For Remedios I think this involves acknowledging Surrealism as a decisive influence, and on those terms I think she shows how the movement dissipates by the 50s, starts to turn into something else. It’s not to say Surrealism never amounted to much, but Ernst, Dali and Magritte pretty much staked out that territory, make it hard for followers to find much distinction while remaining consistent with it. Hence it tends to dilute, as do all styles.

But that’s a very general interpretation, what about this particular Remedios? Commentary here seems evenly divided on its attractions. Taking some details from her life and times, I suggest something like a post-menopausal reading – a reading that applies (metaphorically) as much to Surrealism as the turmoil of the twentieth century, and given that the artist didn’t live all that much longer, had, I thought, a certain poignancy.

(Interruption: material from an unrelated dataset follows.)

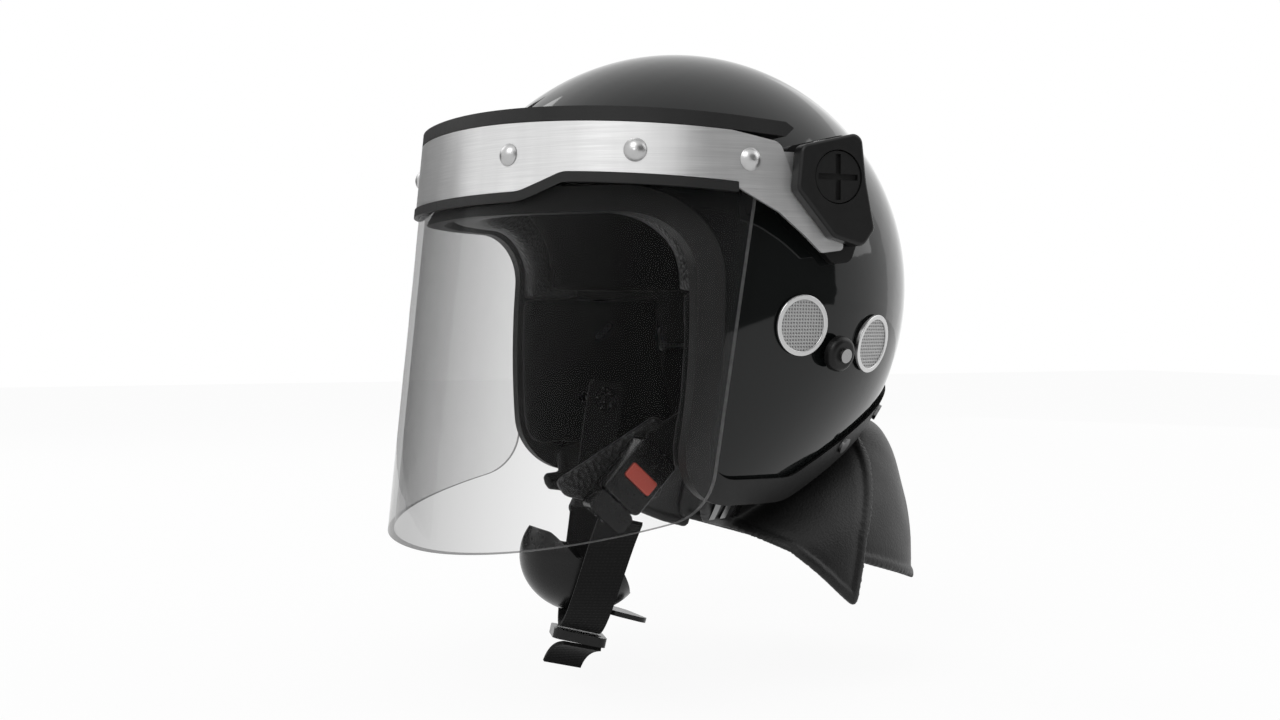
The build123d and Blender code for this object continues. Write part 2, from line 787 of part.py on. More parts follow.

So I see the painting as about looking back in this way, perhaps all the way back to the Renaissance (which ironically means rebirth of course). I don’t see this as so terribly insulting or humiliating to her or women in general. You could say it gives the painting greater dignity or solemnity. Then again this is just one reading and if you think it wrong in identifying some detail – say the woman’s costume, as period rather than military dress, then we can turn to early 20th century costume, that required women to wear derbies for riding or other outdoors adventure without the least sense of impersonating men (indeed the hat’s shape, as Remedios indicates is slightly different).

But I think to simply launch personal insult in response here does you more disservice than I.

youth--less said...

You do go on, don't u? Again your tone (suffragette sinbin, finicky, Remedios thinks of everything, post menopausal, ad infinitum, ever since you started posting, not just this thread)is trivializing and not funny. I have no problem pointing this out. I dont expect you to stop, I just dont feel like ignoring it.